TO DO:
Begin with the line that contains "of the bag." and end with the line that contains "bpy.context.scene.collection.objects.link(empty)", transcribing exactly each line in that stretch and no other.

3D code data:
** start **

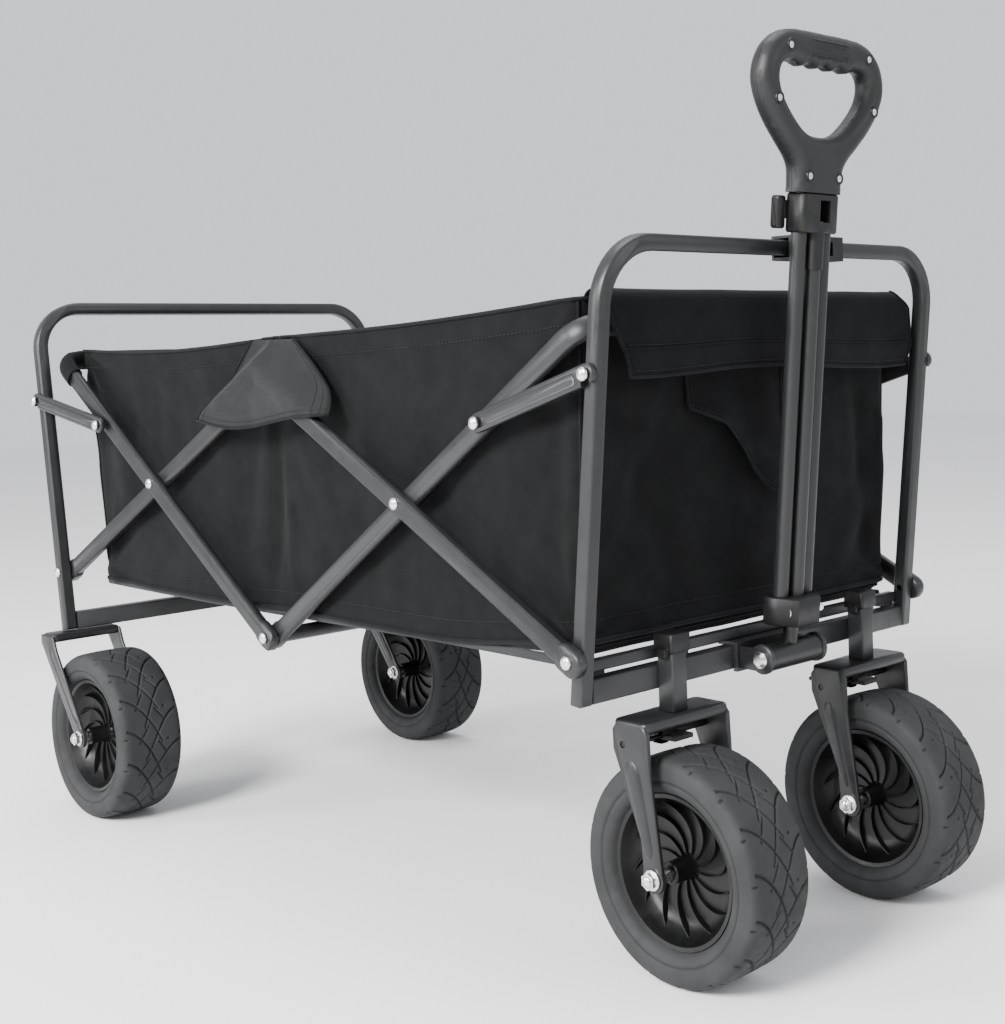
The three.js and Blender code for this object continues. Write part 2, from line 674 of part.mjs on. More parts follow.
const gripSolid = gripBody(0, 26, 7, 4);
const gripCavity = gripBody(2.6, 20, 4, 1);
const frontSpace = box(-120, 120, -40, -gap / 2, neckFoot - 20, neckFoot + 200);
const rearSpace = box(-120, 120, gap / 2, 40, neckFoot - 20, neckFoot + 200);
const gripBore = (x) => tubeAt(x, 0, rodRadius + gap, neckFoot - 9, neckFoot + rodEmbed + gap);
const gripBores = [gripBore(-tubeSpacing), gripBore(tubeSpacing)];
const gripShell = cut(gripSolid, gripCavity, ...gripBores);
add("grip_front_shell", onHandle(common(gripShell, frontSpace)), plastic);
add("grip_rear_shell", onHandle(common(gripShell, rearSpace)), plastic);

// Clip on the top of the front hoop that holds the folded-up handle.
const clipY = legY(frontTop, yFront, frontFoot, frontLean);
const clipShell = (x0, x1, wall) => box(x0, x1, clipY - tube / 2 - wall, clipY + tube / 2 + wall,
  frontTop - tube / 2 - wall, frontTop + tube / 2 + wall);
const tubeBack = handleY - (frontTop - handleZ) * Math.tan(handleLean);
const finger = box(27.5, 31.5, tubeBack - 5, clipY - tube / 2 - 2, frontTop - 9, frontTop + 4);
add("handle_clip", join(cut(clipShell(-2, 79, 4), clipShell(-9, 90, 1.3)), finger), plastic);

// ---- fabric, as plain closed solids

const bagStations = {
  frontTopY: yFront - 1, frontBottomY: yFront + 13, rearTopY: yRear - 13, rearBottomY: yFront + 862,
  frontTopZ: 596, midTopZ: 574, rearTopZ: 571,
};

function bagBody(inset, floor, over) {
  const s = bagStations;
  const geometry = new THREE.BoxGeometry(2, 2, 2, 1, 2, 1);
  const points = geometry.getAttribute("position");
  for (let i = 0; i < points.count; i += 1) {
    const along = points.getY(i);
    const up = points.getZ(i) > 0;
    const tops = [s.frontTopZ, s.midTopZ, s.rearTopZ];
    const ys = up ? [s.frontTopY, midY, s.rearTopY] : [s.frontBottomY, midY, s.rearBottomY];
    const k = Math.round(along) + 1;
    points.setX(i, points.getX(i) * (bagHalf - inset));
    points.setY(i, ys[k] - Math.round(along) * inset);
    points.setZ(i, up ? tops[k] + over : floor);
  }
  return geometry;
}

add("bag", cut(bagBody(0, bagFloor, 0), bagBody(bagWall, bagFloor + bagWall, 5)), cloth);

const matShape = roundedRect(2 * (bagHalf - bagWall - 4), 836, 12);
const mat = plate(matShape, 6, 1, 1, 3).translate(0, yFront + 13 + 424, bagFloor + bagWall + gap + 3);
add("floor_mat", mat, cloth);

// Side flaps over the top pivots.
const flapOut = outerLayer + barDepth / 2 + 4;
const flapApex = 577;
const flapFoot = 492;
const flapShape = outline([
  [midY - 122, flapFoot + 4], [midY - 60, flapFoot - 4], [midY, flapFoot - 9], [midY + 55, flapFoot - 7],
  [midY + 112, flapFoot - 2], [midY + 14, flapApex], [midY - 14, flapApex],
]);
const flapWhole = facingX(plate(flapShape, flapOut + 3 - bagHalf - gap, 0.5, 1, 1))
  .translate(-(flapOut + 3 + bagHalf + gap) / 2, 0, 0);
const flapRoom = box(-flapOut, -bagHalf + 9, midY - 200, midY + 200, flapFoot - 60, flapApex - 22);
const flap = cut(flapWhole, flapRoom);
add("side_flap_right", flap, cloth);
add("side_flap_left", mirrored(flap), cloth);

// Band of cloth that folds over the front bow and hangs down in front of the bag.
const bandTop = 603;
const bandBottom = 533;
const bandFront = yFront - 31;
const bandShape = outline([
  [bandFront, bandBottom], [bandFront + 3, bandBottom], [bandFront + 3, bandTop - 8],
  [yFront - 4, bandTop - 6], [yFront - 4, bandTop - 14], [yFront - 1.5, bandTop - 14],
  [yFront - 1.5, bandTop - 2], [bandFront + 4, bandTop], [bandFront, bandTop - 5],
]);
const band = facingX(plate(bandShape, 2 * (frontHalf - tube / 2 - 8), 0, 1, 1));
add("front_band", band, cloth);

export default wagon;
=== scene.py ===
"""Looks of a folding cloth wagon with a pull handle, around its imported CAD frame."""
import math

import bmesh
import bpy
import numpy as np
from mathutils import Matrix, Vector, noise


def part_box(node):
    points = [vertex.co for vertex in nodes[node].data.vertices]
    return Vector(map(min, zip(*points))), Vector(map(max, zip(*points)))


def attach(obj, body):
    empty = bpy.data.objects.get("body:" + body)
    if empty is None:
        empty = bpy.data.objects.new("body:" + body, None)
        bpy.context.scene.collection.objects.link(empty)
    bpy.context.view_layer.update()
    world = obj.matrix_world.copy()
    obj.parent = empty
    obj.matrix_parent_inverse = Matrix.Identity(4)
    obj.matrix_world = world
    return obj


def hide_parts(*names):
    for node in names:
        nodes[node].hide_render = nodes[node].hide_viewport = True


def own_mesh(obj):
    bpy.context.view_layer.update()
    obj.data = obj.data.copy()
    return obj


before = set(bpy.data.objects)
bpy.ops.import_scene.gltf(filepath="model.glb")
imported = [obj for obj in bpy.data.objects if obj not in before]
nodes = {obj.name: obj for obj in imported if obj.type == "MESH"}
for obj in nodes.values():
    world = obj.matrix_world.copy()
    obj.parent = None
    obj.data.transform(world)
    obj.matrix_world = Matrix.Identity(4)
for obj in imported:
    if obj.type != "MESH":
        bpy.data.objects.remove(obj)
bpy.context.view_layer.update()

SIDES = (("right", -1), ("left", 1))
MM = 0.001

# ---- main places, in metres, from the CAD nodes' boxes


def middle(node):
    low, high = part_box(node)
    return (low + high) / 2


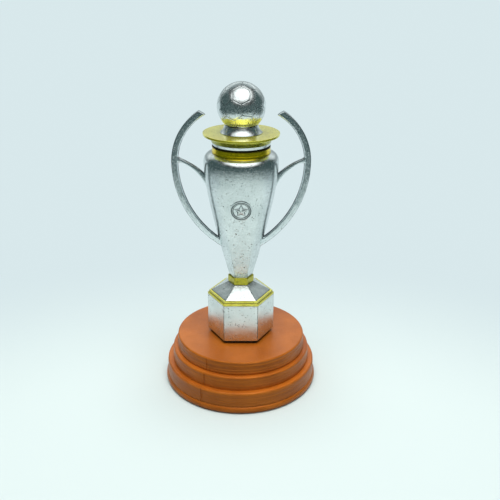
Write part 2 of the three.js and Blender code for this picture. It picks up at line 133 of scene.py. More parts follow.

** end **

RESPONSE TO THIS TASK:
// Band of cloth that folds over the front bow and hangs down in front of the bag.
const bandTop = 603;
const bandBottom = 533;
const bandFront = yFront - 31;
const bandShape = outline([
  [bandFront, bandBottom], [bandFront + 3, bandBottom], [bandFront + 3, bandTop - 8],
  [yFront - 4, bandTop - 6], [yFront - 4, bandTop - 14], [yFront - 1.5, bandTop - 14],
  [yFront - 1.5, bandTop - 2], [bandFront + 4, bandTop], [bandFront, bandTop - 5],
]);
const band = facingX(plate(bandShape, 2 * (frontHalf - tube / 2 - 8), 0, 1, 1));
add("front_band", band, cloth);

export default wagon;
=== scene.py ===
"""Looks of a folding cloth wagon with a pull handle, around its imported CAD frame."""
import math

import bmesh
import bpy
import numpy as np
from mathutils import Matrix, Vector, noise


def part_box(node):
    points = [vertex.co for vertex in nodes[node].data.vertices]
    return Vector(map(min, zip(*points))), Vector(map(max, zip(*points)))


def attach(obj, body):
    empty = bpy.data.objects.get("body:" + body)
    if empty is None:
        empty = bpy.data.objects.new("body:" + body, None)
        bpy.context.scene.collection.objects.link(empty)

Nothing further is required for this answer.